De son nom complet Johann Nikolaus Graf von La Fontaine und Harnoncourt-Unverzagt - c'est vrai j'ignorais ses ascendances anciennes, au reste lorraines. Il s'est fait tôt connaître en repensant complètement la lecture et l'exécution des œuvres baroques, sur des instruments d'époque. La polémique n'était pas encore éteinte aux temps où je m'ouvris à la musique qui opposait les partisans des interprétations traditionnelles, un peu lourdes c'est vrai et parfois invraisemblablement tirées du côté romantique et les tenants vite qualifiés de puristes, supposés défendre une vérité à laquelle je ne suis pas certain d'avoir alors rien compris.

Les uns prétendaient que tout cela sonnait faux ; les autres que cela résonnait vrai … j'entends encore les diatribes de la Tribune des Critiques de disques où officiaient ave un talent rare de la diatribe passionnée Antoine Goléa, Armand Panigel, surtout. Mon père n'aurait raté pour rien au monde ce rendez-vous du dimanche après-midi, que j'écoutais parfois avec lui. Ces extraits comparés de différentes interprétations que ponctuaient parfois les colères de Goléa demeurent en mon panthéon intime : d'entre ces moments rares, partagés avec un père taiseux, aux passions aussi fugaces que discrètes, mais qui avait trouvé là espace à partager avec ses fils, un espace qui l'engageât mais pas trop, ou plutôt d'entre la découverte simplement de la musique, je ne sais trop ce qui aura soudé l'émotion ressentie aujourd'hui en parcourant ces visages disparus, ; sans doute les deux tout ensemble.

Je surpris parfois mon père prendre parti d'un côté ou de l'autre mais s'il ne détestait pas à l'occasion la polémique, le verbe ne l'armait jamais assez pour qu'il puisse la prolonger et, je l'avoue, si je percevais parfois quelques différences entre les extraits successifs, mais pas toujours, c'est vrai, j'étais trop ignorant, trop jeune tout simplement ou peut-être encore trop insensible pour jeter assez d'huile sur le feu et nourrir avec lui l'art de la contradiction. Mais j'aimais plus que tout l'inimitable accent de Goléa, si sonore quand il s'emportait !

Plus tard c'est sur le terrain de la politique que j'affuterai mes armes avec lui : évidemment si j'aimais à avoir un père de gauche, invariablement je ne le trouvais jamais assez à gauche et si je n'osais pas le traiter de social-traître, l'idée m'en vint parfois … après tout l'invective de réformiste allait suffire.
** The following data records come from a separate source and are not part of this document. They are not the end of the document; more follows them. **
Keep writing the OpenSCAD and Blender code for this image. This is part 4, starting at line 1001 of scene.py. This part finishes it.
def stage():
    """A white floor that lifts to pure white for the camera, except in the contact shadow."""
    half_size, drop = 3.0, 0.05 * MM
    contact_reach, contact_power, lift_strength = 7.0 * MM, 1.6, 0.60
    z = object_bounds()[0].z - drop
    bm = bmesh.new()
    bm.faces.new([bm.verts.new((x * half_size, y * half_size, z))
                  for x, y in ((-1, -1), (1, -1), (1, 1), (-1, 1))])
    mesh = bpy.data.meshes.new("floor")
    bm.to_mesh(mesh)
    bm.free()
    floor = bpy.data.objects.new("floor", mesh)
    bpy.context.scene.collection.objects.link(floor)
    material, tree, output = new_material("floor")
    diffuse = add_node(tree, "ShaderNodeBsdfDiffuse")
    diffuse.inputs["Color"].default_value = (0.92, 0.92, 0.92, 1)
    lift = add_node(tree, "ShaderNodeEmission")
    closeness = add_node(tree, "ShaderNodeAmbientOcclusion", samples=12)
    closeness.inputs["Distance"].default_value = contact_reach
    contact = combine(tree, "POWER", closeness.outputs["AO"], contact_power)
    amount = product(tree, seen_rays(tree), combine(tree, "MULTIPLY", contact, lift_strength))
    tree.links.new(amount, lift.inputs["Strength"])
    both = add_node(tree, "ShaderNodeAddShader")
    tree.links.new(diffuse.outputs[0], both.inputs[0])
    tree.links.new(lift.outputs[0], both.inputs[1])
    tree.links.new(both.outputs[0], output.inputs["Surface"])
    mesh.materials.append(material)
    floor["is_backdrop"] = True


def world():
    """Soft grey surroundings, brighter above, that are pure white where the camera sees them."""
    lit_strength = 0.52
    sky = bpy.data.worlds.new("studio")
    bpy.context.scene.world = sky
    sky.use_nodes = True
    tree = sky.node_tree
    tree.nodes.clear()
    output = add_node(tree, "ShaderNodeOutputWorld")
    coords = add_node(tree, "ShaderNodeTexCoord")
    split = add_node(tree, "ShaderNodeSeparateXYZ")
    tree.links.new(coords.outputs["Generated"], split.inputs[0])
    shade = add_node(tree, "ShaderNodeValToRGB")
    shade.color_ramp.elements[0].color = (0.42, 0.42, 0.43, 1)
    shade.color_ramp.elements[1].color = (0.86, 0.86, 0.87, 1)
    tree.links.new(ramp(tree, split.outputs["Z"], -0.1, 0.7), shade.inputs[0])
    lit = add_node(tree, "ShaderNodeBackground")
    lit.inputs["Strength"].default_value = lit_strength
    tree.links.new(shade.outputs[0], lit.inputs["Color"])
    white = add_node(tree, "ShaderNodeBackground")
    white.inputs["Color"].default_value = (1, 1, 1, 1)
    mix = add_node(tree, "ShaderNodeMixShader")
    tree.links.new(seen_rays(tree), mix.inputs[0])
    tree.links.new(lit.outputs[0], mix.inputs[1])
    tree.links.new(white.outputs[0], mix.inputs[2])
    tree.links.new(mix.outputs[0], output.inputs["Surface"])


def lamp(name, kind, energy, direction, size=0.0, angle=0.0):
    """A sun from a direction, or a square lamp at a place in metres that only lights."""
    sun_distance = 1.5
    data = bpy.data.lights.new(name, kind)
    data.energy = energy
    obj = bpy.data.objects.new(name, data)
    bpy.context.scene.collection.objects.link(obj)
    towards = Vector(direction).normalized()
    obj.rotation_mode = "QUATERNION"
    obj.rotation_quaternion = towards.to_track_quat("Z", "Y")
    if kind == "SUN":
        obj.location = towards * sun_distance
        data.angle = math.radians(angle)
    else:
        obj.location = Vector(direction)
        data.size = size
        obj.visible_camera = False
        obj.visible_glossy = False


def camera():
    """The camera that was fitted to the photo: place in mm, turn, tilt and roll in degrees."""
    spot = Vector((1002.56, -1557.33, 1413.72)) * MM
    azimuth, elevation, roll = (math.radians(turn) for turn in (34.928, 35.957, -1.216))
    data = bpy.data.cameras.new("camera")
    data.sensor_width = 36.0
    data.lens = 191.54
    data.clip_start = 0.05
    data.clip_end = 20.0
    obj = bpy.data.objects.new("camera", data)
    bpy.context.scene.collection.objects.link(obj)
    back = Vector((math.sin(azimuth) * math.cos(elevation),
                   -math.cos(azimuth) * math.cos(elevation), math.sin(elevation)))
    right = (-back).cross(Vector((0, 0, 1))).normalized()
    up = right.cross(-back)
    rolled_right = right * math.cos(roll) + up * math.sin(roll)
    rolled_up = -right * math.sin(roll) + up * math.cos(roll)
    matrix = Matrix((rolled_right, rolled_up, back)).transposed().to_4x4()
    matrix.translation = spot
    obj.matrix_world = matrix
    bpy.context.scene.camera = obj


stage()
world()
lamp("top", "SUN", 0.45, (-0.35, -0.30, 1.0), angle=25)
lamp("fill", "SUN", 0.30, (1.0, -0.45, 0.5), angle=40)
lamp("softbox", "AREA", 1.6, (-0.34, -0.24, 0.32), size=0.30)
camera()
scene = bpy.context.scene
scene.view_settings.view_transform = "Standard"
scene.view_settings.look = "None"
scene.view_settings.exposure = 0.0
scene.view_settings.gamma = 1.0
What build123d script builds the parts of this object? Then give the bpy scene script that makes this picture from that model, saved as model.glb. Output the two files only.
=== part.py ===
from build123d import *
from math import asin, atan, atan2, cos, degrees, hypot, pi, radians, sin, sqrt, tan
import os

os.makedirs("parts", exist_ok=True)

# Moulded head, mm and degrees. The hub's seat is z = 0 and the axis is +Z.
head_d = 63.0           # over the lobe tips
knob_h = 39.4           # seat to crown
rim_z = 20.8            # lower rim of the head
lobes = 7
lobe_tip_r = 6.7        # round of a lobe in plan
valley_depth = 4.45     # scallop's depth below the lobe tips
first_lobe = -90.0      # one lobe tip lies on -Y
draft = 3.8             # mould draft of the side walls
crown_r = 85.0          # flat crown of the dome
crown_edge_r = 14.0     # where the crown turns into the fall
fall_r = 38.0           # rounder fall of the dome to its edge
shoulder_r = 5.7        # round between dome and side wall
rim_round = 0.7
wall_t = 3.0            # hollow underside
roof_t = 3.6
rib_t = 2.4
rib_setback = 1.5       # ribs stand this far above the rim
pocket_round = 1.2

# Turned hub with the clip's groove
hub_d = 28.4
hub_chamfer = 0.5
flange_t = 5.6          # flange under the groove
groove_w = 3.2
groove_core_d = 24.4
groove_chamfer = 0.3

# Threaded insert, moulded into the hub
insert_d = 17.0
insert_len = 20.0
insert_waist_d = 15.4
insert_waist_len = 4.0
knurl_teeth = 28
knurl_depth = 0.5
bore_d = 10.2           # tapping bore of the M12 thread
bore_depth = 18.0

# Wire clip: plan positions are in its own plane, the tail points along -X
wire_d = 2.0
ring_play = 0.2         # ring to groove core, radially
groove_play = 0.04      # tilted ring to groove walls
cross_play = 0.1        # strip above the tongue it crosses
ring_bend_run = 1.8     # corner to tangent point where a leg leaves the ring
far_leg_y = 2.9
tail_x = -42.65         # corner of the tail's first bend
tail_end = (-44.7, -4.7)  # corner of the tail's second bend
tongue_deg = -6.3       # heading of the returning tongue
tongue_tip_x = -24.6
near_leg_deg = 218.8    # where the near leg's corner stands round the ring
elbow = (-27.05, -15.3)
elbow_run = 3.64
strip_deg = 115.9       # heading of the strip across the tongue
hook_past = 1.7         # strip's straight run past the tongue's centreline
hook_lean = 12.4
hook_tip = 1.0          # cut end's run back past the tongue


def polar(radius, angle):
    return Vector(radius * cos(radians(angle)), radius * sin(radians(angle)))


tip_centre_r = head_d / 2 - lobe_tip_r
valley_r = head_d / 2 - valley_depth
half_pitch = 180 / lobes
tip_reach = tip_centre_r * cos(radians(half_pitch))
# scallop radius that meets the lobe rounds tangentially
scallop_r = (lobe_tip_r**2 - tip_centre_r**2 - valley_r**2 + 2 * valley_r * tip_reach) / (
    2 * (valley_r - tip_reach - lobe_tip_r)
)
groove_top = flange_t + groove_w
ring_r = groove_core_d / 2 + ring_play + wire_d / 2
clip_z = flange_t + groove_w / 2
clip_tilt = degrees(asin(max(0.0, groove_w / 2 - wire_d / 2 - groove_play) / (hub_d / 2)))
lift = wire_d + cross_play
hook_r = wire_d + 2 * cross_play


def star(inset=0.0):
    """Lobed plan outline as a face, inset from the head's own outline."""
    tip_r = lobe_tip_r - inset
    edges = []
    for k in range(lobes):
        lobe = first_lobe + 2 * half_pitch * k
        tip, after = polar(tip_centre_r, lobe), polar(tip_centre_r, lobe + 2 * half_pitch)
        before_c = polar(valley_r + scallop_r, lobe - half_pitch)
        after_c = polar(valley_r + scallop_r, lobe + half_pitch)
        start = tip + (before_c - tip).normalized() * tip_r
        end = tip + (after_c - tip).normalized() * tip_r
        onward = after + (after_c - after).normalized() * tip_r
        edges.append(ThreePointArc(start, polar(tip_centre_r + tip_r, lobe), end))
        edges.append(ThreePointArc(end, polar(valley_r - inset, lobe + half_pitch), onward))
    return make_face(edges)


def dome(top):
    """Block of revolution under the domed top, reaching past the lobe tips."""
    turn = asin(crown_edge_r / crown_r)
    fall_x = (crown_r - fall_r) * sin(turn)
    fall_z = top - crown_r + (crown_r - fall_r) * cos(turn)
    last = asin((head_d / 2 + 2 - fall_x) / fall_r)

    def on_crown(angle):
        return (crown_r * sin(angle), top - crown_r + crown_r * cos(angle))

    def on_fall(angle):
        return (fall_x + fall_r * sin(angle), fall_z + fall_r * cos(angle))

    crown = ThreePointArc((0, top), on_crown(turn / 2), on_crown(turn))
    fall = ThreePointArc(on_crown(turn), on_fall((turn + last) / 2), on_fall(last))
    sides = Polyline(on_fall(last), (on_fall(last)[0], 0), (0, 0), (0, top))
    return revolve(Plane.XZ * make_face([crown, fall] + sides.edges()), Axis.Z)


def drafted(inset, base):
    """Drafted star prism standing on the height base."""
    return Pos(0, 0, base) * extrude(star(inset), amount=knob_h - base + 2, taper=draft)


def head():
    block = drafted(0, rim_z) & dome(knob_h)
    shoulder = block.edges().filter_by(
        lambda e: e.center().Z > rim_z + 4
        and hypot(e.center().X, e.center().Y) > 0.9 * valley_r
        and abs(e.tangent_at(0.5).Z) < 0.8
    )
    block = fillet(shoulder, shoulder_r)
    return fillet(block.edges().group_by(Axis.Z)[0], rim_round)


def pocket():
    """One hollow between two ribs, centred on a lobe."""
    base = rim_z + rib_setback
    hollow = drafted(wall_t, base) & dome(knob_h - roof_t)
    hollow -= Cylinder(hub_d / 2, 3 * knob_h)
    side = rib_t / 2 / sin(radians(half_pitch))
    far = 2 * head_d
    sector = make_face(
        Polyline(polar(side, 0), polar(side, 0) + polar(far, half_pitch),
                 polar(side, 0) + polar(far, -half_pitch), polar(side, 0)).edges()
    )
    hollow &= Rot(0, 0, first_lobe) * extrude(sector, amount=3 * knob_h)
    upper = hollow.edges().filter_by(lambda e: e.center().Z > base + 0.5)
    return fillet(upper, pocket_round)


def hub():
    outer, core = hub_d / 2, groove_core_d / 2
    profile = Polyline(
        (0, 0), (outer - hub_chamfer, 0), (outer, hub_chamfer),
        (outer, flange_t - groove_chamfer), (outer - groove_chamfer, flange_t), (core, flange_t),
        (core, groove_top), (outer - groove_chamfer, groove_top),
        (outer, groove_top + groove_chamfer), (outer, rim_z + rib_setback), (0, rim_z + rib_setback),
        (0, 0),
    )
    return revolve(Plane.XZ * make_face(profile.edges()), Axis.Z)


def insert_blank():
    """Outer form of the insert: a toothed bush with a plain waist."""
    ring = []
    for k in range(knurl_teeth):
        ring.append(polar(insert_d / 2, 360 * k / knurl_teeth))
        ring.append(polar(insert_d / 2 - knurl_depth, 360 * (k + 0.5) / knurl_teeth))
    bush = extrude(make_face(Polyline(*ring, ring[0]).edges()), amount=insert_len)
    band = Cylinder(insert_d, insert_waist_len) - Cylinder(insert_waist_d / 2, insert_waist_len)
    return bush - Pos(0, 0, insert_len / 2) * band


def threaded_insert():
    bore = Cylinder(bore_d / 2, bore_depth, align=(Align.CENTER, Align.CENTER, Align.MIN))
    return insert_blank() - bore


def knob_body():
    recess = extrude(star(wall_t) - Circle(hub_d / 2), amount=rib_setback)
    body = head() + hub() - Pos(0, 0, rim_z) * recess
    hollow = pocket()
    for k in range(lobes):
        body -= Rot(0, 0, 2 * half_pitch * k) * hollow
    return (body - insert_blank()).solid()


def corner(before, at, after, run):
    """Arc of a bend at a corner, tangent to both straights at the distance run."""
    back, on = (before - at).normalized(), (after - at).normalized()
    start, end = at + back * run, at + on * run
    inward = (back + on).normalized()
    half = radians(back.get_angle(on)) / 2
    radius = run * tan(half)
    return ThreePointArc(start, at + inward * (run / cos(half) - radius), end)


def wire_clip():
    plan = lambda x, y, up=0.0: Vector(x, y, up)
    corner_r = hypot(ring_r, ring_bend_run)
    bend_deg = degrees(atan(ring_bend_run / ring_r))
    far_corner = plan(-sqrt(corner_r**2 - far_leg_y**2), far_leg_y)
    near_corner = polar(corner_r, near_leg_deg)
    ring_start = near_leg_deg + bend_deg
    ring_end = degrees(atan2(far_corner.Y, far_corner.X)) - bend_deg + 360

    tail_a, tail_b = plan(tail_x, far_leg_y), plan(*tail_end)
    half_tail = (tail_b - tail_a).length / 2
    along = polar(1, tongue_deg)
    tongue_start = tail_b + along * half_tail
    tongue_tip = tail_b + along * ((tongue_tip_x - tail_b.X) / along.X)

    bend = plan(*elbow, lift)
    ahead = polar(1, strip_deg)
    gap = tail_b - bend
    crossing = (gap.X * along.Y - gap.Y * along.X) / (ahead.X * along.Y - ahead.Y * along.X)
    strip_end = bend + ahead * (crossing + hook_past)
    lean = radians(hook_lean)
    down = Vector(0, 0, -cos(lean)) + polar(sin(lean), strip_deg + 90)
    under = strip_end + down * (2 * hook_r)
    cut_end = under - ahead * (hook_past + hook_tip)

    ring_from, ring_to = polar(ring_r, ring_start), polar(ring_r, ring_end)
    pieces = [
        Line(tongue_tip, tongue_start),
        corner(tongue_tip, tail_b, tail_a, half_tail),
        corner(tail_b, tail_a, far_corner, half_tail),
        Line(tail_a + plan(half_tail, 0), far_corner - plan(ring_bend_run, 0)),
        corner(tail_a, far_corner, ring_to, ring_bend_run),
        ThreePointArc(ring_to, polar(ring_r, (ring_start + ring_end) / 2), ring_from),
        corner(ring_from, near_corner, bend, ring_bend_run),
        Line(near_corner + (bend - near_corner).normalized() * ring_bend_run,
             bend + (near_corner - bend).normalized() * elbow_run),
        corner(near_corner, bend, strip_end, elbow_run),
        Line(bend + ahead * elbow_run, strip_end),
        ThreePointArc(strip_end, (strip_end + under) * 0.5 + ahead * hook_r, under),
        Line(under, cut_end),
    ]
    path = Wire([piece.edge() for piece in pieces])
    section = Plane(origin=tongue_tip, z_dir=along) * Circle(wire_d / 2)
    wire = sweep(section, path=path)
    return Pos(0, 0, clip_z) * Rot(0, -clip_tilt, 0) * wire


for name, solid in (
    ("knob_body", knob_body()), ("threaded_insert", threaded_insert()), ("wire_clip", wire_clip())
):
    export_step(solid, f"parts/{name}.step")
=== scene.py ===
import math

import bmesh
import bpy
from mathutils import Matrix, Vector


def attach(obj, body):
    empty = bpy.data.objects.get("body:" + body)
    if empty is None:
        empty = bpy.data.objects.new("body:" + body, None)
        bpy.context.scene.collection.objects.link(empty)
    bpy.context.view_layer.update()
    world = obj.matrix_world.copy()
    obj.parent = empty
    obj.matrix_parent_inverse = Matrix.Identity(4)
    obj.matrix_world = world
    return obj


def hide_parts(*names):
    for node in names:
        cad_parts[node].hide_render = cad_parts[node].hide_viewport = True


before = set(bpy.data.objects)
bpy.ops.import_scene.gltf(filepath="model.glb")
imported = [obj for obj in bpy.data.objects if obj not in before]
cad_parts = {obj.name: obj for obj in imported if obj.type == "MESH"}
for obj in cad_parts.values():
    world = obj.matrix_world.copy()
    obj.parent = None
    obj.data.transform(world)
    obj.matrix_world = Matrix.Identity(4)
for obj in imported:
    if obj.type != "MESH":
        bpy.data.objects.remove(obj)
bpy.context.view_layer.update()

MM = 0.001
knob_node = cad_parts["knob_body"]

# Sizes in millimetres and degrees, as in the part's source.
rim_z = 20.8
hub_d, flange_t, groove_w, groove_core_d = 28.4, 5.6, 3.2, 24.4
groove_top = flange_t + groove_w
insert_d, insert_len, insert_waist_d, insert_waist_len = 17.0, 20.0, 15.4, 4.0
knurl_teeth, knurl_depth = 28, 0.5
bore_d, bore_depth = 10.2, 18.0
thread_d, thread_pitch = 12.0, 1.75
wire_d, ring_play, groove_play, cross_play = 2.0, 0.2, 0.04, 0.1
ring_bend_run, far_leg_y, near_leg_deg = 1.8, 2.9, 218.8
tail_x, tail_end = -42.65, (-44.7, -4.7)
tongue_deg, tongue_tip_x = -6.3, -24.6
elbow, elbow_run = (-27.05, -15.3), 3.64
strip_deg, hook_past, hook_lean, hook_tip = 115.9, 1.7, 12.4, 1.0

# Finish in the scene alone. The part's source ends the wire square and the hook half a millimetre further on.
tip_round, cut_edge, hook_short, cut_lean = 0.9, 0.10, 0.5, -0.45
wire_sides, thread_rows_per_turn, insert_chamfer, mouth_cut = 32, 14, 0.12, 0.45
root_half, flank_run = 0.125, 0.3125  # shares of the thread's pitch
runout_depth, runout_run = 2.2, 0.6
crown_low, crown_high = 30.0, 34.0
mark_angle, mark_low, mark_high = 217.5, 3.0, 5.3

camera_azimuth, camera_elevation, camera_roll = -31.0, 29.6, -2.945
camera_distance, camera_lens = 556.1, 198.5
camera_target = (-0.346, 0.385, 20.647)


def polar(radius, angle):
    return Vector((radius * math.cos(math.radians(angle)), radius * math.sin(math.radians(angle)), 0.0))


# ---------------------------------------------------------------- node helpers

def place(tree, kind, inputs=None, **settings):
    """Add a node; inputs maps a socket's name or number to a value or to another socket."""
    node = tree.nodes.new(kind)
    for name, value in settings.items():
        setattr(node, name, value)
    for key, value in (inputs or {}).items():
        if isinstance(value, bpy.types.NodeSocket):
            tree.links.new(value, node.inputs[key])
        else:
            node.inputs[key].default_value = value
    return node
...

La politique l'intéressait-elle ? oui, sans doute : mon père, moins timide que gourd dans l'échange avec l'autre y trouva surtout un registre qui l'impliquait - mais surtout pas trop - mais servit de prétexte à ces échanges où il s'empêtrait si fréquemment.

Dois-je le dire, ce plaisir de la polémique, je le retrouverai dans le Masque et la Plume quand à côté de Charensol et de Jean-Louis Bory, F-R Bastide mena l'équivalent sur le cinéma et le théâtre. Mais, dois-je le dire, si les outrances de Charensol ou les provocations souvent sagaces de Bory m'amusèrent, le cinéma ne me passionna jamais assez pour m'y retenir longtemps.

Bach donc et Harnoncourt.

Je le comprends mieux encore aujourd'hui en le regardant diriger sur cette vidéo : on est décidément bien loin de la componction protestante qu'on suppose hâtivement. Il y avait chez celui-ci une jubilation à susciter le mouvement - quelque chose de l'ordre de l'allégresse qui me fit alors redécouvrir un Bach tellement éloigné des rigueurs parpaillottes...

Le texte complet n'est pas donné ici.